# [The request]
All entries are to be quoted exactly; the images stay out of the copy.

════════════════════

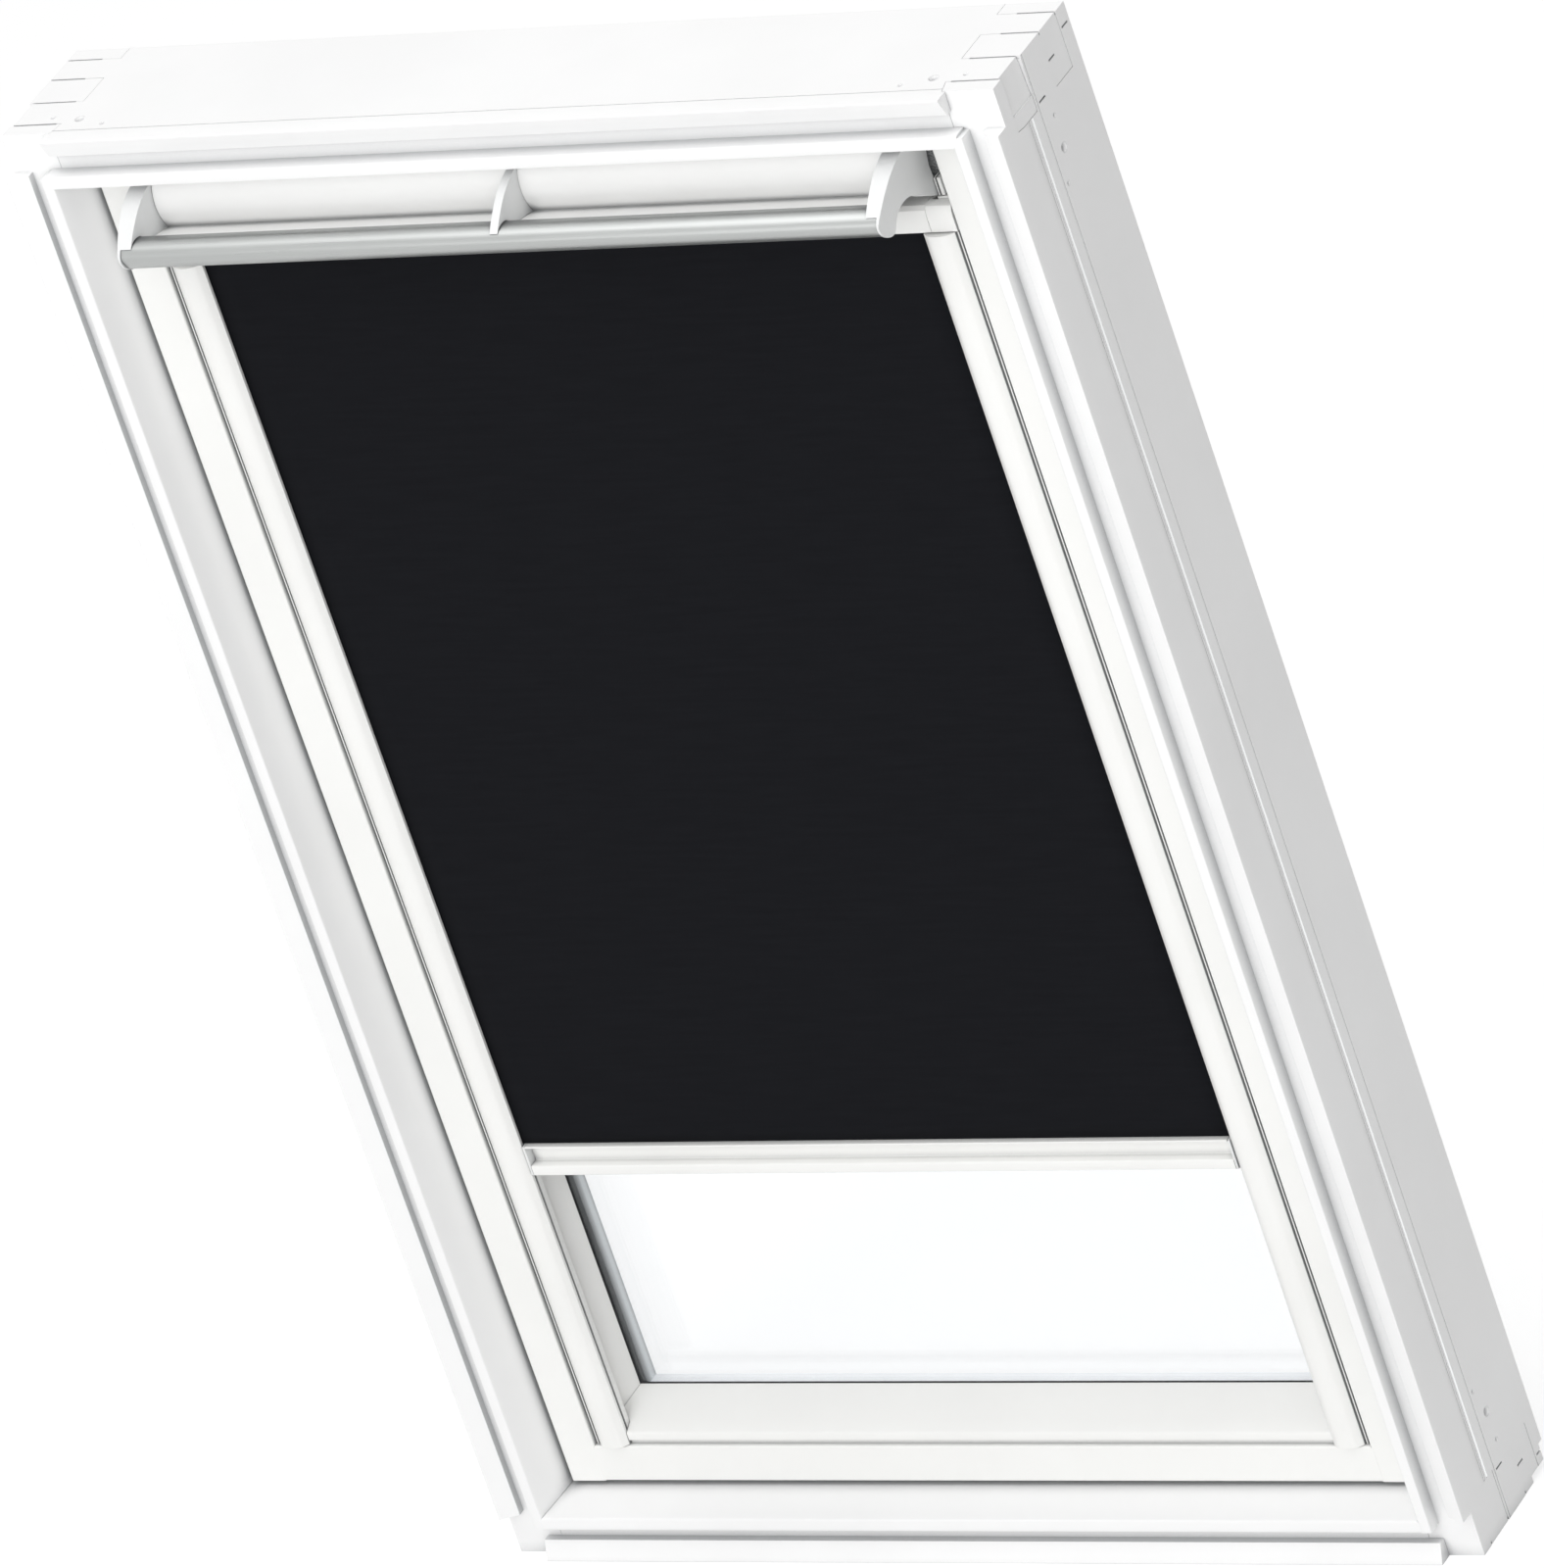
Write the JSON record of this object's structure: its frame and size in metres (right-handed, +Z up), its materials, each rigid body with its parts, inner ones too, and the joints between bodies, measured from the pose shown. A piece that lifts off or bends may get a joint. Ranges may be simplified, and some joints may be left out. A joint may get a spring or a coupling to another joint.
{
  "type": "roof window with blackout roller blind",
  "caption": "Centre-pivot roof window with a finger-jointed white frame, vent flap with control bar, and a black roller blind running in side guides.",
  "frame": {"origin": "Middle of the frame's flat bottom face, halfway between the room-side lips and the outside face of the frame; this is the roof_bottom mount.", "axes": "+X to the right as seen from the room, +Y from the room towards the outside, +Z up along the slope of the roof from the bottom member to the top member."},
  "size_m": [0.78, 0.1658, 1.178],
  "materials": {
    "frame_paint": "white painted, satin",
    "sash_paint": "white painted, satin",
    "cover_grey": "grey lacquered, matt",
    "steel_zinc": "zinc plated",
    "rubber_black": "matt",
    "filter_grey": "matt open-cell",
    "glass": "clear",
    "spacer_dark": "matt",
    "flap_white": "satin",
    "bar_aluminium": "brushed and anodised",
    "bracket_grey": "satin",
    "blind_white": "white powder coat, satin",
    "seal_grey": "matt, soft",
    "fabric_black": "matt blackout cloth",
    "plastic_black": "matt"
  },
  "bodies": {
    "frame": {"frame_side_left": "frame_paint", "frame_side_right": "frame_paint", "frame_top": "frame_paint", "frame_bottom": "frame_paint", "frame_seal": "rubber_black", "frame_cover_top": "cover_grey", "frame_cover_bottom": "cover_grey", "frame_cover_left": "cover_grey", "frame_cover_right": "cover_grey", "pivot_plate_left": "steel_zinc", "pivot_plate_right": "steel_zinc", "latch_keeper": "steel_zinc"},
    "sash": {"sash_side_left": "sash_paint", "sash_side_right": "sash_paint", "sash_top": "sash_paint", "sash_bottom": "sash_paint", "glass_inner": "glass", "glass_outer": "glass", "glass_gasket": "rubber_black", "glass_spacer": "spacer_dark", "sash_cover_top": "cover_grey", "sash_cover_bottom": "cover_grey", "sash_cover_left": "cover_grey", "sash_cover_right": "cover_grey", "pivot_bush_left": "plastic_black", "pivot_bush_right": "plastic_black", "hinge_lug_left": "steel_zinc", "hinge_lug_right": "steel_zinc", "vent_filter": "filter_grey", "latch_case": "steel_zinc", "blind_box": "blind_white", "blind_end_left": "blind_white", "blind_end_right": "blind_white", "blind_mount_left": "blind_white", "blind_mount_right": "blind_white", "guide_left": "blind_white", "guide_right": "blind_white", "guide_seal_left": "seal_grey", "guide_seal_right": "seal_grey", "blind_fabric": "fabric_black"},
    "vent_bar": {"vent_flap": "flap_white", "control_bar": "bar_aluminium", "bracket_left": "bracket_grey", "bracket_middle": "bracket_grey", "bracket_right": "bracket_grey"},
    "latch": {"latch_bolt": "steel_zinc"},
    "roller": {"roller_tube": "bar_aluminium", "fabric_roll": "fabric_black"},
    "blind_bar": {"hem_bar": "blind_white", "hem_cap_left": "bracket_grey", "hem_cap_right": "bracket_grey"}
  },
  "joints": [
    {"name": "sash_tilt", "type": "hinge", "parent": "frame", "child": "sash", "pos_m": [0, 0.0063, 0.589], "axis": [1, 0, 0], "range_deg": [0, 160]},
    {"name": "bar_pull", "type": "hinge", "parent": "sash", "child": "vent_bar", "pos_m": [0, -0.0185, 1.09], "axis": [1, 0, 0], "range_deg": [0, 30]},
    {"name": "latch_travel", "type": "slide", "parent": "sash", "child": "latch", "axis": [0, 0, -1], "range_m": [0, 0.006]},
    {"name": "blind_travel", "type": "slide", "parent": "sash", "child": "blind_bar", "axis": [0, 0, 1], "range_m": [-0.215, 0.725], "deforming": ["blind_fabric"]},
    {"name": "roller_turn", "type": "hinge", "parent": "sash", "child": "roller", "pos_m": [0, -0.0164, 1.06725], "axis": [1, 0, 0], "range_deg": [-5445, 1615]}
  ],
  "couplings": [
    {"joint": "latch_travel", "follows": "bar_pull", "m_per_rad": 0.0114},
    {"joint": "roller_turn", "follows": "blind_travel", "rad_per_m": -131}
  ]
}
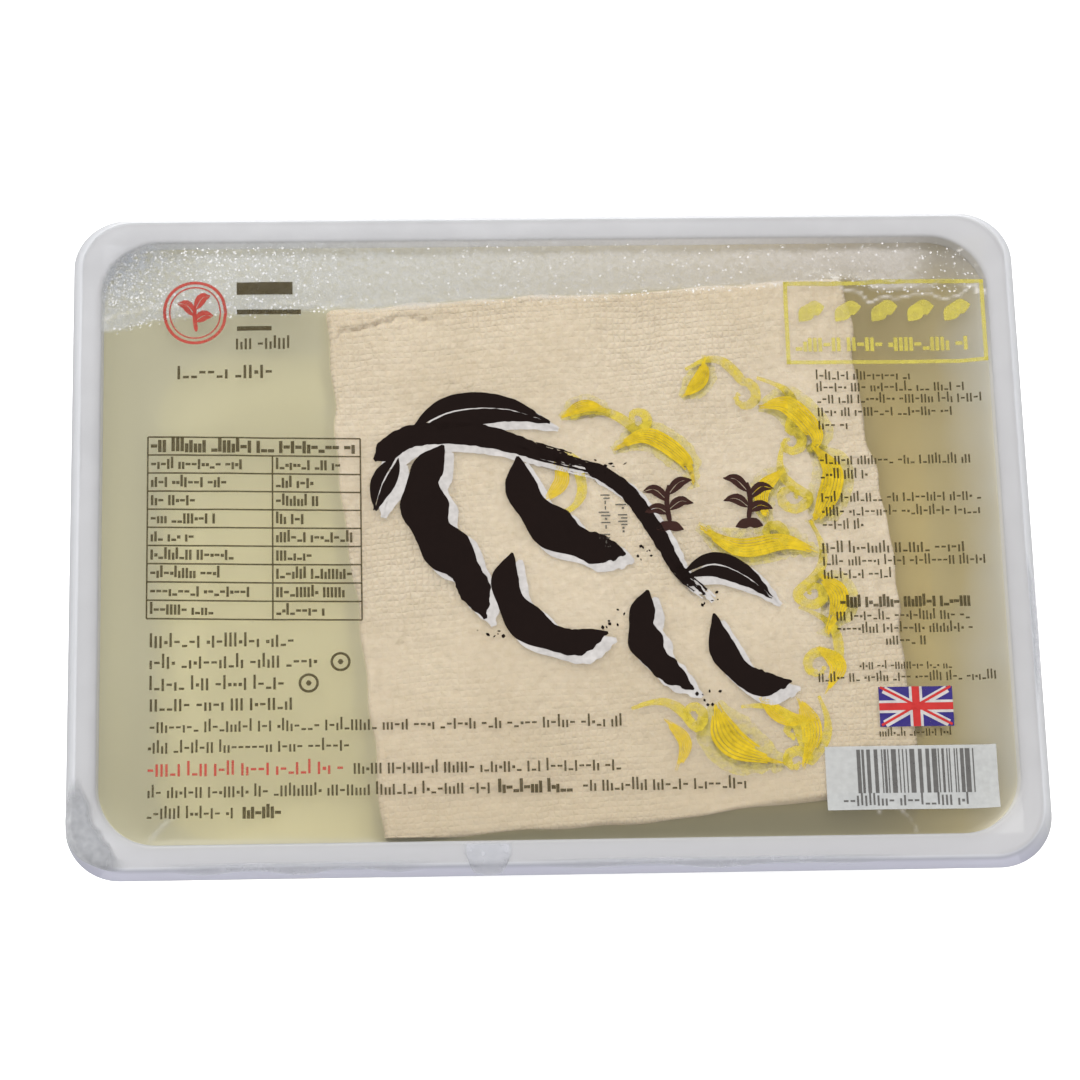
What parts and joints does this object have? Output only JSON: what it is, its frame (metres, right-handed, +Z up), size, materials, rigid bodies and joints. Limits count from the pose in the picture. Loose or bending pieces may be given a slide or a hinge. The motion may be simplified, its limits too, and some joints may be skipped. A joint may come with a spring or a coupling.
{
  "type": "sealed tub of tofu",
  "caption": "Milky plastic tub with a turned-down rim, holding a block of fresh tofu in soaking water under a clear printed lidding film.",
  "frame": {"origin": "on the table, under the middle of the tub", "axes": "+Z up, +X along the tub's long side, -Y towards the front of the tub, the edge nearest the reader of its print"},
  "size_m": [0.187, 0.1362, 0.0508],
  "materials": {
    "milky_plastic": "natural polypropylene, milky and slightly see-through, smooth",
    "tofu": "cream bean curd, moist, with the fine imprint of its pressing cloth",
    "soaking_water": "cloudy yellowish soaking water",
    "clear_film": "thin clear lidding film, glossy, faintly wrinkled",
    "printed_ink": "thin flexible ink printed on the film"
  },
  "bodies": {
    "root": {"tray": "milky_plastic", "tofu_block": "tofu", "water": "soaking_water", "film": "clear_film"}
  },
  "joints": []
}
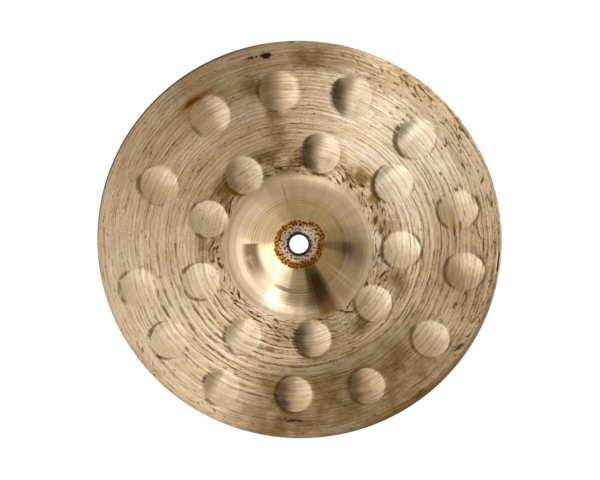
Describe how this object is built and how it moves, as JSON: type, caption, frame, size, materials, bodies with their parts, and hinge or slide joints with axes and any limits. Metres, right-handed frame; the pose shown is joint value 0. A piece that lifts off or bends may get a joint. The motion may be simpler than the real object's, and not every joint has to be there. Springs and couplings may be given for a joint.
{
  "type": "splash cymbal",
  "caption": "Small thin bronze cymbal with a pressed bell, a gently curved bow, rings of round hammered dents and a plain centre hole.",
  "frame": {"origin": "on the centre hole's axis, in the plane of the rim's lower edge", "axes": "+Z along the hole's axis towards the bell, as the cymbal sits on a stand; +X is the picture's right and -Y its top, seen from below"},
  "size_m": [0.254, 0.254, 0.0264],
  "materials": {
    "bronze": "turned bell bronze, aged, with brown patina in the grooves and a polished bell"
  },
  "bodies": {
    "root": {"cymbal": "bronze"}
  },
  "joints": []
}
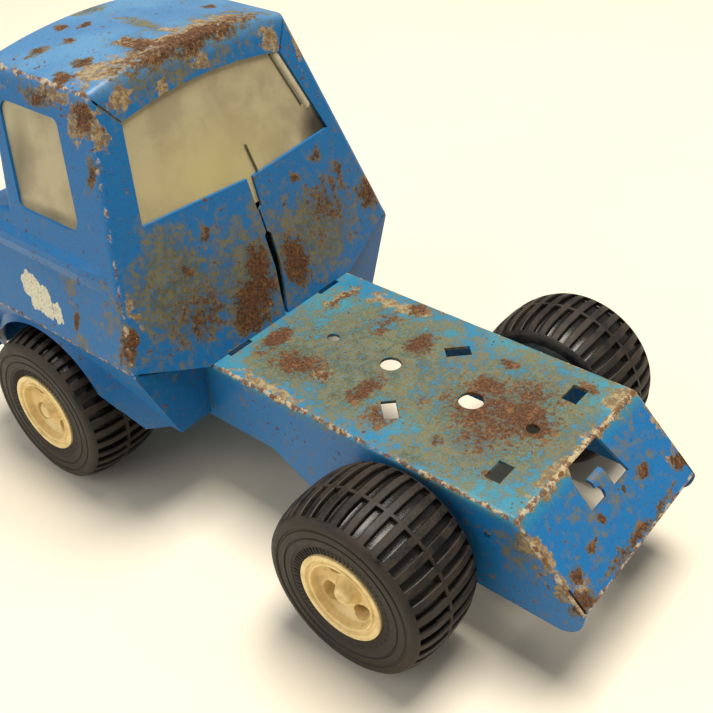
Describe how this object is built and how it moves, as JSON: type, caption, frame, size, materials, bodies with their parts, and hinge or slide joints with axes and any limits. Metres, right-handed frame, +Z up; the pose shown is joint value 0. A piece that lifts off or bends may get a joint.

════════════════════

# [The result]
Write the JSON record of this object's structure: its frame and size in metres (right-handed, +Z up), its materials, each rigid body with its parts, inner ones too, and the joints between bodies, measured from the pose shown. A piece that lifts off or bends may get a joint. Ranges may be simplified, and some joints may be left out. A joint may get a spring or a coupling to another joint.
{
  "type": "roof window with blackout roller blind",
  "caption": "Centre-pivot roof window with a finger-jointed white frame, vent flap with control bar, and a black roller blind running in side guides.",
  "frame": {"origin": "Middle of the frame's flat bottom face, halfway between the room-side lips and the outside face of the frame; this is the roof_bottom mount.", "axes": "+X to the right as seen from the room, +Y from the room towards the outside, +Z up along the slope of the roof from the bottom member to the top member."},
  "size_m": [0.78, 0.1658, 1.178],
  "materials": {
    "frame_paint": "white painted, satin",
    "sash_paint": "white painted, satin",
    "cover_grey": "grey lacquered, matt",
    "steel_zinc": "zinc plated",
    "rubber_black": "matt",
    "filter_grey": "matt open-cell",
    "glass": "clear",
    "spacer_dark": "matt",
    "flap_white": "satin",
    "bar_aluminium": "brushed and anodised",
    "bracket_grey": "satin",
    "blind_white": "white powder coat, satin",
    "seal_grey": "matt, soft",
    "fabric_black": "matt blackout cloth",
    "plastic_black": "matt"
  },
  "bodies": {
    "frame": {"frame_side_left": "frame_paint", "frame_side_right": "frame_paint", "frame_top": "frame_paint", "frame_bottom": "frame_paint", "frame_seal": "rubber_black", "frame_cover_top": "cover_grey", "frame_cover_bottom": "cover_grey", "frame_cover_left": "cover_grey", "frame_cover_right": "cover_grey", "pivot_plate_left": "steel_zinc", "pivot_plate_right": "steel_zinc", "latch_keeper": "steel_zinc"},
    "sash": {"sash_side_left": "sash_paint", "sash_side_right": "sash_paint", "sash_top": "sash_paint", "sash_bottom": "sash_paint", "glass_inner": "glass", "glass_outer": "glass", "glass_gasket": "rubber_black", "glass_spacer": "spacer_dark", "sash_cover_top": "cover_grey", "sash_cover_bottom": "cover_grey", "sash_cover_left": "cover_grey", "sash_cover_right": "cover_grey", "pivot_bush_left": "plastic_black", "pivot_bush_right": "plastic_black", "hinge_lug_left": "steel_zinc", "hinge_lug_right": "steel_zinc", "vent_filter": "filter_grey", "latch_case": "steel_zinc", "blind_box": "blind_white", "blind_end_left": "blind_white", "blind_end_right": "blind_white", "blind_mount_left": "blind_white", "blind_mount_right": "blind_white", "guide_left": "blind_white", "guide_right": "blind_white", "guide_seal_left": "seal_grey", "guide_seal_right": "seal_grey", "blind_fabric": "fabric_black"},
    "vent_bar": {"vent_flap": "flap_white", "control_bar": "bar_aluminium", "bracket_left": "bracket_grey", "bracket_middle": "bracket_grey", "bracket_right": "bracket_grey"},
    "latch": {"latch_bolt": "steel_zinc"},
    "roller": {"roller_tube": "bar_aluminium", "fabric_roll": "fabric_black"},
    "blind_bar": {"hem_bar": "blind_white", "hem_cap_left": "bracket_grey", "hem_cap_right": "bracket_grey"}
  },
  "joints": [
    {"name": "sash_tilt", "type": "hinge", "parent": "frame", "child": "sash", "pos_m": [0, 0.0063, 0.589], "axis": [1, 0, 0], "range_deg": [0, 160]},
    {"name": "bar_pull", "type": "hinge", "parent": "sash", "child": "vent_bar", "pos_m": [0, -0.0185, 1.09], "axis": [1, 0, 0], "range_deg": [0, 30]},
    {"name": "latch_travel", "type": "slide", "parent": "sash", "child": "latch", "axis": [0, 0, -1], "range_m": [0, 0.006]},
    {"name": "blind_travel", "type": "slide", "parent": "sash", "child": "blind_bar", "axis": [0, 0, 1], "range_m": [-0.215, 0.725], "deforming": ["blind_fabric"]},
    {"name": "roller_turn", "type": "hinge", "parent": "sash", "child": "roller", "pos_m": [0, -0.0164, 1.06725], "axis": [1, 0, 0], "range_deg": [-5445, 1615]}
  ],
  "couplings": [
    {"joint": "latch_travel", "follows": "bar_pull", "m_per_rad": 0.0114},
    {"joint": "roller_turn", "follows": "blind_travel", "rad_per_m": -131}
  ]
}
What parts and joints does this object have? Output only JSON: what it is, its frame (metres, right-handed, +Z up), size, materials, rigid bodies and joints. Limits count from the pose in the picture. Loose or bending pieces may be given a slide or a hinge. The motion may be simplified, its limits too, and some joints may be skipped. A joint may come with a spring or a coupling.
{
  "type": "sealed tub of tofu",
  "caption": "Milky plastic tub with a turned-down rim, holding a block of fresh tofu in soaking water under a clear printed lidding film.",
  "frame": {"origin": "on the table, under the middle of the tub", "axes": "+Z up, +X along the tub's long side, -Y towards the front of the tub, the edge nearest the reader of its print"},
  "size_m": [0.187, 0.1362, 0.0508],
  "materials": {
    "milky_plastic": "natural polypropylene, milky and slightly see-through, smooth",
    "tofu": "cream bean curd, moist, with the fine imprint of its pressing cloth",
    "soaking_water": "cloudy yellowish soaking water",
    "clear_film": "thin clear lidding film, glossy, faintly wrinkled",
    "printed_ink": "thin flexible ink printed on the film"
  },
  "bodies": {
    "root": {"tray": "milky_plastic", "tofu_block": "tofu", "water": "soaking_water", "film": "clear_film"}
  },
  "joints": []
}
Describe how this object is built and how it moves, as JSON: type, caption, frame, size, materials, bodies with their parts, and hinge or slide joints with axes and any limits. Metres, right-handed frame; the pose shown is joint value 0. A piece that lifts off or bends may get a joint. The motion may be simpler than the real object's, and not every joint has to be there. Springs and couplings may be given for a joint.
{
  "type": "splash cymbal",
  "caption": "Small thin bronze cymbal with a pressed bell, a gently curved bow, rings of round hammered dents and a plain centre hole.",
  "frame": {"origin": "on the centre hole's axis, in the plane of the rim's lower edge", "axes": "+Z along the hole's axis towards the bell, as the cymbal sits on a stand; +X is the picture's right and -Y its top, seen from below"},
  "size_m": [0.254, 0.254, 0.0264],
  "materials": {
    "bronze": "turned bell bronze, aged, with brown patina in the grooves and a polished bell"
  },
  "bodies": {
    "root": {"cymbal": "bronze"}
  },
  "joints": []
}
Describe how this object is built and how it moves, as JSON: type, caption, frame, size, materials, bodies with their parts, and hinge or slide joints with axes and any limits. Metres, right-handed frame, +Z up; the pose shown is joint value 0. A piece that lifts off or bends may get a joint.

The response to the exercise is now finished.